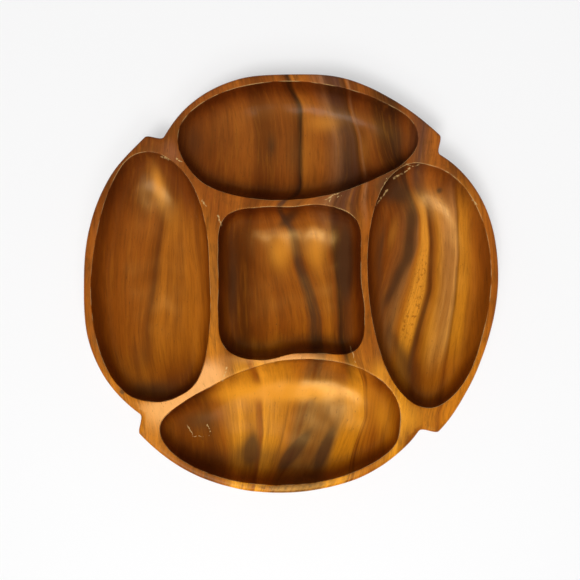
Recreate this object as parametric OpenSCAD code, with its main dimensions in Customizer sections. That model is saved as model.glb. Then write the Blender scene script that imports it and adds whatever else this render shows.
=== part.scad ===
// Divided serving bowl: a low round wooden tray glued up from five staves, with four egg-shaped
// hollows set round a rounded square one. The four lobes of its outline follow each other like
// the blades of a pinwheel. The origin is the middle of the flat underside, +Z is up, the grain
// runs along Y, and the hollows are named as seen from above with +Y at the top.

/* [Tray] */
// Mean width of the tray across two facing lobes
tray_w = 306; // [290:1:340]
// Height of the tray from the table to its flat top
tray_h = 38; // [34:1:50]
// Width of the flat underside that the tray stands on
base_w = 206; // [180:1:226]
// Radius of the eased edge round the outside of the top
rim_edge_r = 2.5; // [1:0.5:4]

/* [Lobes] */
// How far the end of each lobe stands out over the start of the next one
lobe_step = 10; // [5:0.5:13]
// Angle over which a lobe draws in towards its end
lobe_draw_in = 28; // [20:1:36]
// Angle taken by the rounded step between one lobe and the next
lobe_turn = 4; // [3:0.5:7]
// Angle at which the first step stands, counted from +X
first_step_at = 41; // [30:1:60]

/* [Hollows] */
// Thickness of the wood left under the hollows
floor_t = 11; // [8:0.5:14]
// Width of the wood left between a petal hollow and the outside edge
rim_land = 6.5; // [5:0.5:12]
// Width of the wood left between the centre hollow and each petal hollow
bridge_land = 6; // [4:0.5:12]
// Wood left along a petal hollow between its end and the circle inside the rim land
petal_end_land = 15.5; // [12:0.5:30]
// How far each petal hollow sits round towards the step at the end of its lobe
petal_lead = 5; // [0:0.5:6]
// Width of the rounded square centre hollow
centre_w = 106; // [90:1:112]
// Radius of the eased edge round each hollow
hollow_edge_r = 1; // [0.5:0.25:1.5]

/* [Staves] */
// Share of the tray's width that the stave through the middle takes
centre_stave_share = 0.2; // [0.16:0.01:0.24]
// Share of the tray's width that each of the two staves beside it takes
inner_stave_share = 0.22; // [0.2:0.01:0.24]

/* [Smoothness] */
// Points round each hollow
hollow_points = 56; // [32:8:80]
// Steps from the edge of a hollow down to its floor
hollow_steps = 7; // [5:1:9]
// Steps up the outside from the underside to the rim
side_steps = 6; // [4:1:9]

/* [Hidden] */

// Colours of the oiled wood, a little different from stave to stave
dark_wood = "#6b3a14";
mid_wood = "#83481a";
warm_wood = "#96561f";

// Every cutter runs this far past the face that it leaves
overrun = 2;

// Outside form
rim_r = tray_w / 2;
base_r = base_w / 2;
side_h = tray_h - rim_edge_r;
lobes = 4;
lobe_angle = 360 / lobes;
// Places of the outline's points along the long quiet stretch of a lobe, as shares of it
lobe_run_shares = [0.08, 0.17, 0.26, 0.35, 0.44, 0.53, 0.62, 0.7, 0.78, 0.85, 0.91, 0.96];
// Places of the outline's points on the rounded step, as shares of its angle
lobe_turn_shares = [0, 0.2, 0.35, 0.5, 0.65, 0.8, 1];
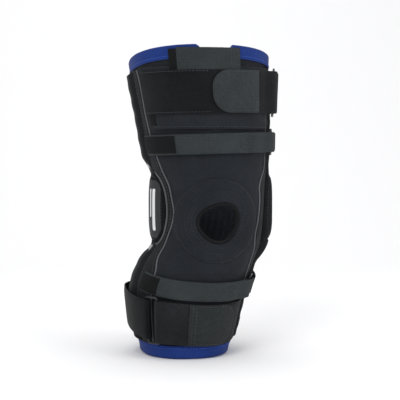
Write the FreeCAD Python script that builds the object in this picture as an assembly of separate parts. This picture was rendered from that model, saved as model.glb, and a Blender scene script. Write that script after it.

=-=-=

# What is needed:
Give back exactly the material above from its opening line to the line bearing "first_step_at = 41; // [30:1:60]".

# The result:
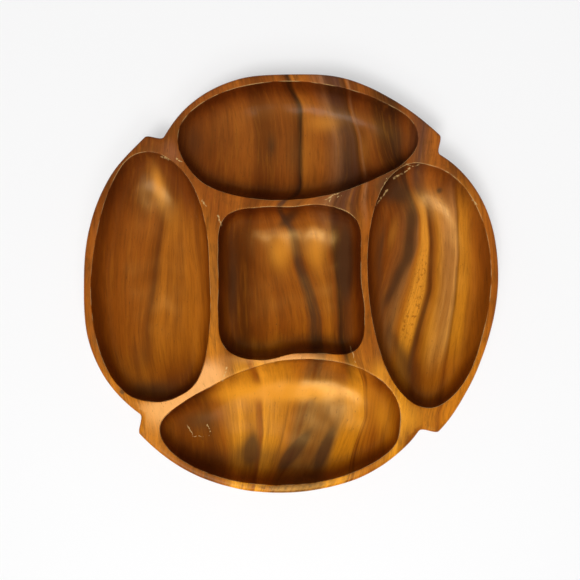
Recreate this object as parametric OpenSCAD code, with its main dimensions in Customizer sections. That model is saved as model.glb. Then write the Blender scene script that imports it and adds whatever else this render shows.
=== part.scad ===
// Divided serving bowl: a low round wooden tray glued up from five staves, with four egg-shaped
// hollows set round a rounded square one. The four lobes of its outline follow each other like
// the blades of a pinwheel. The origin is the middle of the flat underside, +Z is up, the grain
// runs along Y, and the hollows are named as seen from above with +Y at the top.

/* [Tray] */
// Mean width of the tray across two facing lobes
tray_w = 306; // [290:1:340]
// Height of the tray from the table to its flat top
tray_h = 38; // [34:1:50]
// Width of the flat underside that the tray stands on
base_w = 206; // [180:1:226]
// Radius of the eased edge round the outside of the top
rim_edge_r = 2.5; // [1:0.5:4]

/* [Lobes] */
// How far the end of each lobe stands out over the start of the next one
lobe_step = 10; // [5:0.5:13]
// Angle over which a lobe draws in towards its end
lobe_draw_in = 28; // [20:1:36]
// Angle taken by the rounded step between one lobe and the next
lobe_turn = 4; // [3:0.5:7]
// Angle at which the first step stands, counted from +X
first_step_at = 41; // [30:1:60]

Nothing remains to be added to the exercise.